• Matthew Inui

Affidavit for FBI Mar-a-Lago Raid Released


President Trump speaking at a campaign rally in Prescott Valley, Arizona (Gage Skidmorre/Flickr).


On August 8, Federal Bureau of Investigation (FBI) agents executed a search warrant at former president Donald Trump’s Mar-a-Lago Resort in Florida, seizing more than 20 boxes of government documents. This is the first time the FBI has raided a former president's private residence, so it raises many questions about the intentions and legality of the FBI’s actions. The affidavit used to obtain the warrant, made public on August 26, provides some useful insights.


The Decision


The decision to release the affidavit, made by Southern Florida Magistrate Judge Bruce Reinhart on August 25, came after weeks of news media organizations and conservative circles calling for the affidavit’s release, citing the need to inform the public. However, the FBI and Reinhart had their reservations.


Jay Bratt, the head of the Department of Justice’s counterintelligence division, said that the affidavit could “serve as a roadmap to the government’s ongoing investigation” and could have a “significant and negative impact… by allowing criminal parties an opportunity to flee, destroy evidence (stored electronically and otherwise), change patterns of behavior, and notify criminal confederates.”


He added that in order to preserve the identity of witnesses and grand jury members, large sections of the affidavit would have to be redacted, leaving “nothing of substance” and rendering the document “useless.” However, although he agreed to the nearly 20 pages of redactions proposed by the FBI, Judge Reinhart still felt that the remaining information was substantive enough and ordered the affidavit’s release.

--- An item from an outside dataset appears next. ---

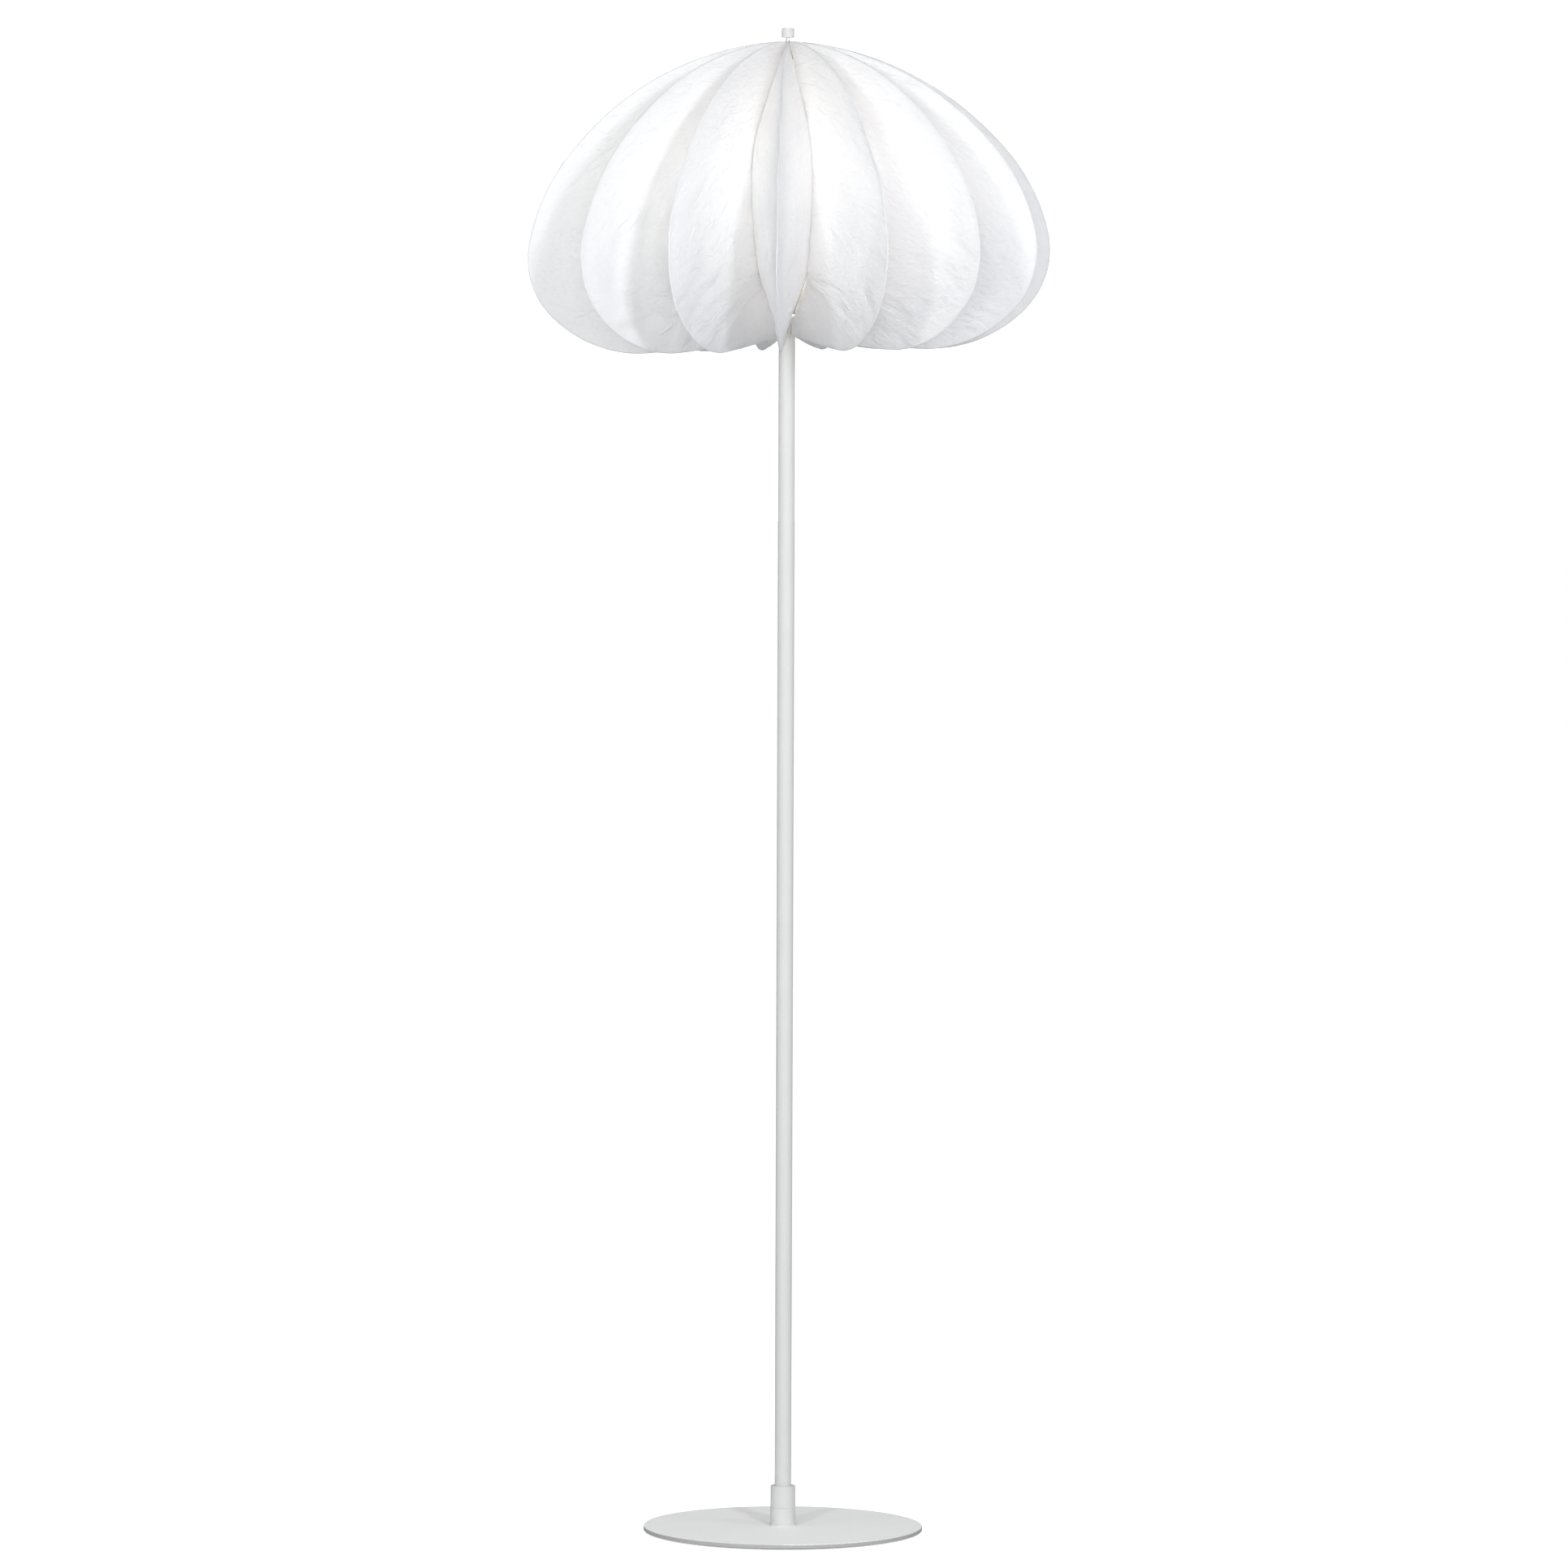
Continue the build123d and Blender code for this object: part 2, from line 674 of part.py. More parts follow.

Why Did the FBI Raid Mar-a-Lago?


According to the affidavit, the probe into Trump’s Mar-a-Lago Resort started because of a referral from the National Archives and Records Administration (NARA) after they received 15 boxes of government records from Trump in late January. Included in the 184 documents were 67 marked confidential, 92 marked secret, and 25 marked top secret. Among the documents was information about intelligence personnel, foreign communication signals, and nuclear secrets (although Trump denies the latter).


The FBI’s main concern with the number of classified documents at Mar-a-Lago was the lack of security at the resort. “I do not believe that any spaces within the premises have been authorized for the storage of classified information,” the agent in charge of the affidavit wrote. If any of the documents were leaked, they could “conceivably threaten individuals’ lives,” said Mark Zaid, an attorney specializing in national security.


The FBI also alleged that three federal laws, all sections of the Espionage Act of 1917, could have been violated by the presence of documents at Mar-a-Lago. Section 793 of the Espionage Act, for example, prohibits the “gathering, transmitting, or losing” of defense information. If the information in the affidavit is true, many of the documents could fall under Section 793’s purview. “There is also probable cause to believe that evidence of obstruction will be found,” read part of the affidavit, a felony under 18 U.S. Code § 1519.


Were the Documents Declassified?


After the raid, Trump announced in an angry tweet that all the documents he took were declassified. His team later clarified that while he was in office, he had a standing order that all documents removed from the Oval Office be declassified. However, Glenn S. Gerstell of the National Security Agency said that the idea of such widespread declassification without notifying the relevant agencies is “preposterous.” “It would be reckless to declassify an HCS document without checking with the agency that collected the information to ensure that there would be no damage if the information were disclosed,” explained former National Security Council legal advisor John Bellinger III.


And even though Trump’s lawyer M. Evan Cocoran argued that Trump’s “constitutionally-based authority regarding the classification and declassification of documents is unfettered,” many including Gerstell remain skeptical about whether the president has the power to execute such widespread declassification.


Regardless, the Espionage Act is not reliant on the classification status of the documents, so whether Trump truly declassified the documents or not is largely unimportant. And while 18 U.S. Code § 1924 makes retention of classified documents illegal, it has not been labeled as a focus of the investigation as of yet.


What Does it Mean?


One of the most significant findings in the affidavit is that Trump’s team did not work with the FBI as they have been claiming they did. Trump continually argued that he and his lawyers were working with the DOJ, making the August 8 raid gratuitous. However, the affidavit shows that it took the Trump team seven months to release any documents. The affidavit also reveals that a request by the DOJ to secure the Mar-a-Lago storage room was not met. All of this evidence directly contradicts the narrative of cooperation Trump has been pushing since the raid. “It blows [Trump’s allegations] to smithereens,” said Harry Litman, former deputy assistant attorney general.


As the government said in a statement following the release of the affidavit, the investigation into Trump’s legal culpability is still in its “early stages.” As more evidence is released and the documents are investigated further, new information will come to light that could change the course of the investigation. It’s important to note that the affidavit does not have all the information that the FBI possesses, just enough to meet the threshold of probable cause. Much of what has been uncovered by the FBI is still under seal. However, the release of the affidavit is a good start to understanding where the investigation is now and where it is headed in the future.